▼
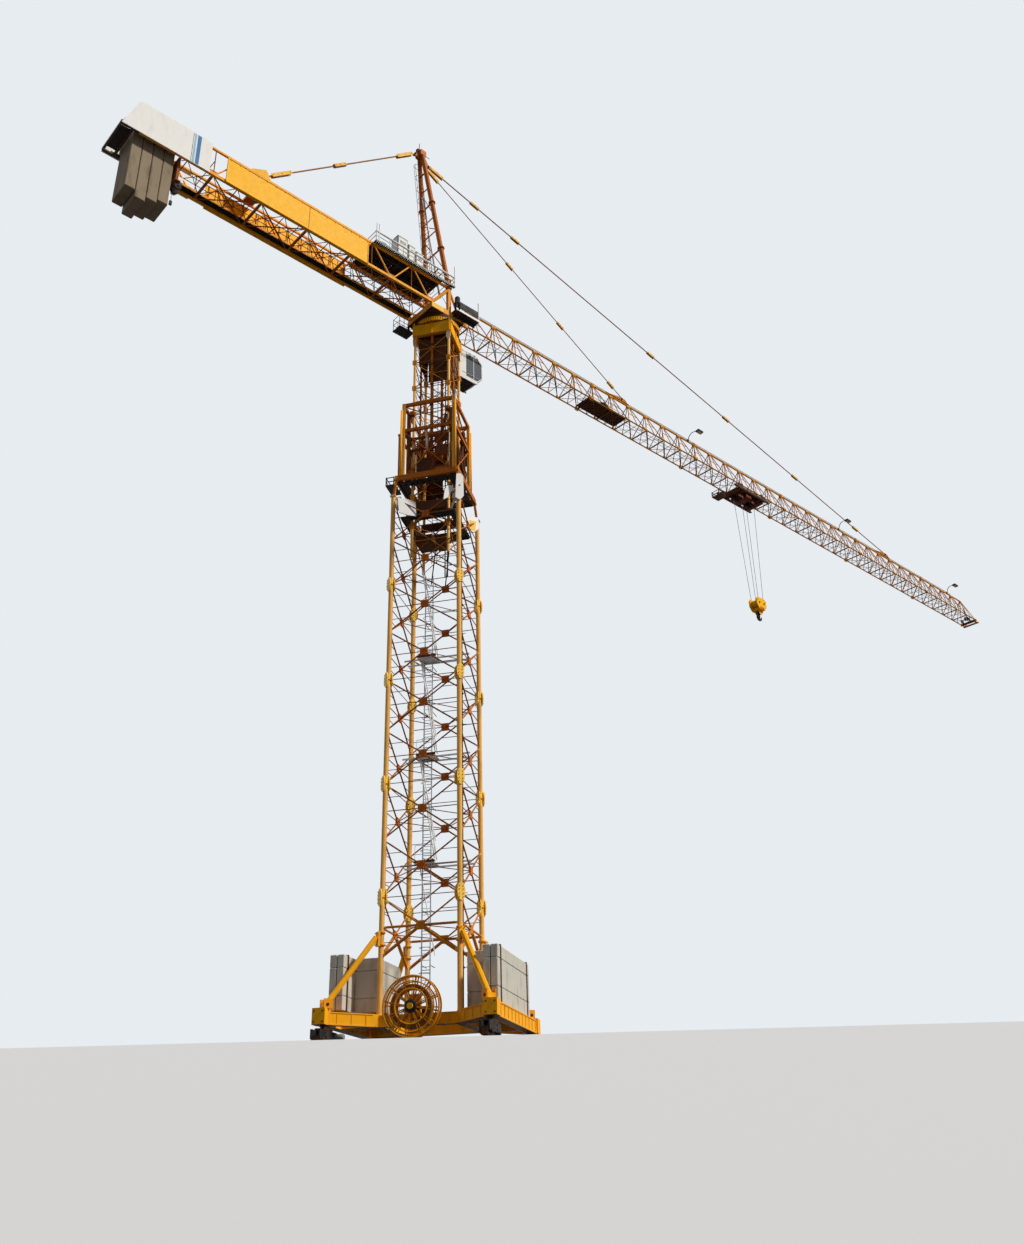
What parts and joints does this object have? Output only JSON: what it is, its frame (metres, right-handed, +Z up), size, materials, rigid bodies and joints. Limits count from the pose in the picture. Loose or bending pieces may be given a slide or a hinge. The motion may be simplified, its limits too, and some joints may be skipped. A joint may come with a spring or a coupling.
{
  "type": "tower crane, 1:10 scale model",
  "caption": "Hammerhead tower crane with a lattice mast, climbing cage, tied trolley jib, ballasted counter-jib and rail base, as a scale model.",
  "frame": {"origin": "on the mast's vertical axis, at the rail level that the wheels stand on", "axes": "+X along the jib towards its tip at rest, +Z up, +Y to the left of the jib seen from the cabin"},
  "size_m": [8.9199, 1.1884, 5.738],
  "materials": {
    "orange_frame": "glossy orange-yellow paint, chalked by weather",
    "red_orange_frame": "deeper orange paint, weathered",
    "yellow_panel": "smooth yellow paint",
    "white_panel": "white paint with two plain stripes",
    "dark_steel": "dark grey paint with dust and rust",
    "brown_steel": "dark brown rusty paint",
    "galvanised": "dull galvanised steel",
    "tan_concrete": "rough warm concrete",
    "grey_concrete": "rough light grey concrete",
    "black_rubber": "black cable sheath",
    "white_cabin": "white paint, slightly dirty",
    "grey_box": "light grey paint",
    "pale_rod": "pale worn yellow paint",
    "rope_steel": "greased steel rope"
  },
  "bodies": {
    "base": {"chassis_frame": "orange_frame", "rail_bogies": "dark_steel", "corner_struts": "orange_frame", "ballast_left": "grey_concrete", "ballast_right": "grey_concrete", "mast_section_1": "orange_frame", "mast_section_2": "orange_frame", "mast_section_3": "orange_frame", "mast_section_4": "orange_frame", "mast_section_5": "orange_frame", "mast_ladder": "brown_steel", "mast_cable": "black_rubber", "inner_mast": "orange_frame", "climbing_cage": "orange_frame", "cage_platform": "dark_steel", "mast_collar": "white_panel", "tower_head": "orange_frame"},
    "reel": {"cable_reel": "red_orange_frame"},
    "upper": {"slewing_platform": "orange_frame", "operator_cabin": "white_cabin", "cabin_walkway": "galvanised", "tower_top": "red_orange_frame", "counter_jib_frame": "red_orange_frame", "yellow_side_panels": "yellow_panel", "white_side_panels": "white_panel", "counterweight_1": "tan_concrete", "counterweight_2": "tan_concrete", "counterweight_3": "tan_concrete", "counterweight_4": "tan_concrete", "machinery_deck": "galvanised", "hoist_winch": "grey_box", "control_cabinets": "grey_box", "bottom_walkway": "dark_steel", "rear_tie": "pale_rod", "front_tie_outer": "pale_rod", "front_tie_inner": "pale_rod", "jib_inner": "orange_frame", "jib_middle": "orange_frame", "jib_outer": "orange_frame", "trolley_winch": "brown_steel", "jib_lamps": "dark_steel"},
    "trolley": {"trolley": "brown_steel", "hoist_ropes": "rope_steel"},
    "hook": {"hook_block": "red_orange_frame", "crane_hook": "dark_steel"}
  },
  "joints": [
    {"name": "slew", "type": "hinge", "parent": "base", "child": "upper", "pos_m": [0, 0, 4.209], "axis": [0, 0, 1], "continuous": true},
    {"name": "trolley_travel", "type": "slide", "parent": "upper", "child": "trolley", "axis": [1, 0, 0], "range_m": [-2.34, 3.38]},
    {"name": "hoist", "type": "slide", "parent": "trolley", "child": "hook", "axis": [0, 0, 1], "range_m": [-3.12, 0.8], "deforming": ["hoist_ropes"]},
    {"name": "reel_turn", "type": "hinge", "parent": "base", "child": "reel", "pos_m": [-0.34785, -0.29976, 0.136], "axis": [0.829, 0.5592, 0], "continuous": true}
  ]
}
▲
# TASK BRIEF
Extract, word for word, each line of the listing above.

# RESULT OF THIS TASK
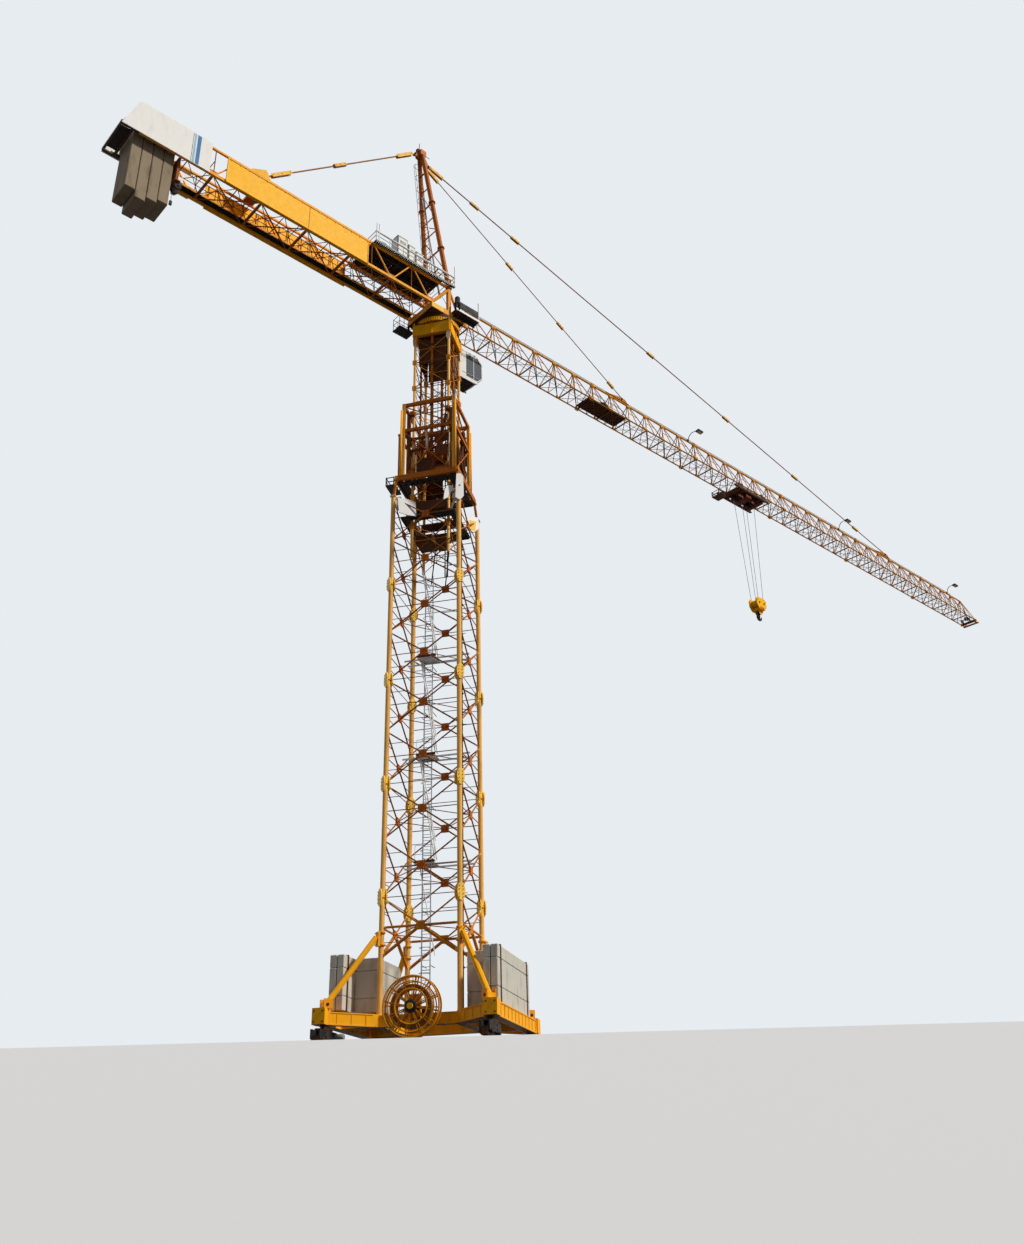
What parts and joints does this object have? Output only JSON: what it is, its frame (metres, right-handed, +Z up), size, materials, rigid bodies and joints. Limits count from the pose in the picture. Loose or bending pieces may be given a slide or a hinge. The motion may be simplified, its limits too, and some joints may be skipped. A joint may come with a spring or a coupling.
{
  "type": "tower crane, 1:10 scale model",
  "caption": "Hammerhead tower crane with a lattice mast, climbing cage, tied trolley jib, ballasted counter-jib and rail base, as a scale model.",
  "frame": {"origin": "on the mast's vertical axis, at the rail level that the wheels stand on", "axes": "+X along the jib towards its tip at rest, +Z up, +Y to the left of the jib seen from the cabin"},
  "size_m": [8.9199, 1.1884, 5.738],
  "materials": {
    "orange_frame": "glossy orange-yellow paint, chalked by weather",
    "red_orange_frame": "deeper orange paint, weathered",
    "yellow_panel": "smooth yellow paint",
    "white_panel": "white paint with two plain stripes",
    "dark_steel": "dark grey paint with dust and rust",
    "brown_steel": "dark brown rusty paint",
    "galvanised": "dull galvanised steel",
    "tan_concrete": "rough warm concrete",
    "grey_concrete": "rough light grey concrete",
    "black_rubber": "black cable sheath",
    "white_cabin": "white paint, slightly dirty",
    "grey_box": "light grey paint",
    "pale_rod": "pale worn yellow paint",
    "rope_steel": "greased steel rope"
  },
  "bodies": {
    "base": {"chassis_frame": "orange_frame", "rail_bogies": "dark_steel", "corner_struts": "orange_frame", "ballast_left": "grey_concrete", "ballast_right": "grey_concrete", "mast_section_1": "orange_frame", "mast_section_2": "orange_frame", "mast_section_3": "orange_frame", "mast_section_4": "orange_frame", "mast_section_5": "orange_frame", "mast_ladder": "brown_steel", "mast_cable": "black_rubber", "inner_mast": "orange_frame", "climbing_cage": "orange_frame", "cage_platform": "dark_steel", "mast_collar": "white_panel", "tower_head": "orange_frame"},
    "reel": {"cable_reel": "red_orange_frame"},
    "upper": {"slewing_platform": "orange_frame", "operator_cabin": "white_cabin", "cabin_walkway": "galvanised", "tower_top": "red_orange_frame", "counter_jib_frame": "red_orange_frame", "yellow_side_panels": "yellow_panel", "white_side_panels": "white_panel", "counterweight_1": "tan_concrete", "counterweight_2": "tan_concrete", "counterweight_3": "tan_concrete", "counterweight_4": "tan_concrete", "machinery_deck": "galvanised", "hoist_winch": "grey_box", "control_cabinets": "grey_box", "bottom_walkway": "dark_steel", "rear_tie": "pale_rod", "front_tie_outer": "pale_rod", "front_tie_inner": "pale_rod", "jib_inner": "orange_frame", "jib_middle": "orange_frame", "jib_outer": "orange_frame", "trolley_winch": "brown_steel", "jib_lamps": "dark_steel"},
    "trolley": {"trolley": "brown_steel", "hoist_ropes": "rope_steel"},
    "hook": {"hook_block": "red_orange_frame", "crane_hook": "dark_steel"}
  },
  "joints": [
    {"name": "slew", "type": "hinge", "parent": "base", "child": "upper", "pos_m": [0, 0, 4.209], "axis": [0, 0, 1], "continuous": true},
    {"name": "trolley_travel", "type": "slide", "parent": "upper", "child": "trolley", "axis": [1, 0, 0], "range_m": [-2.34, 3.38]},
    {"name": "hoist", "type": "slide", "parent": "trolley", "child": "hook", "axis": [0, 0, 1], "range_m": [-3.12, 0.8], "deforming": ["hoist_ropes"]},
    {"name": "reel_turn", "type": "hinge", "parent": "base", "child": "reel", "pos_m": [-0.34785, -0.29976, 0.136], "axis": [0.829, 0.5592, 0], "continuous": true}
  ]
}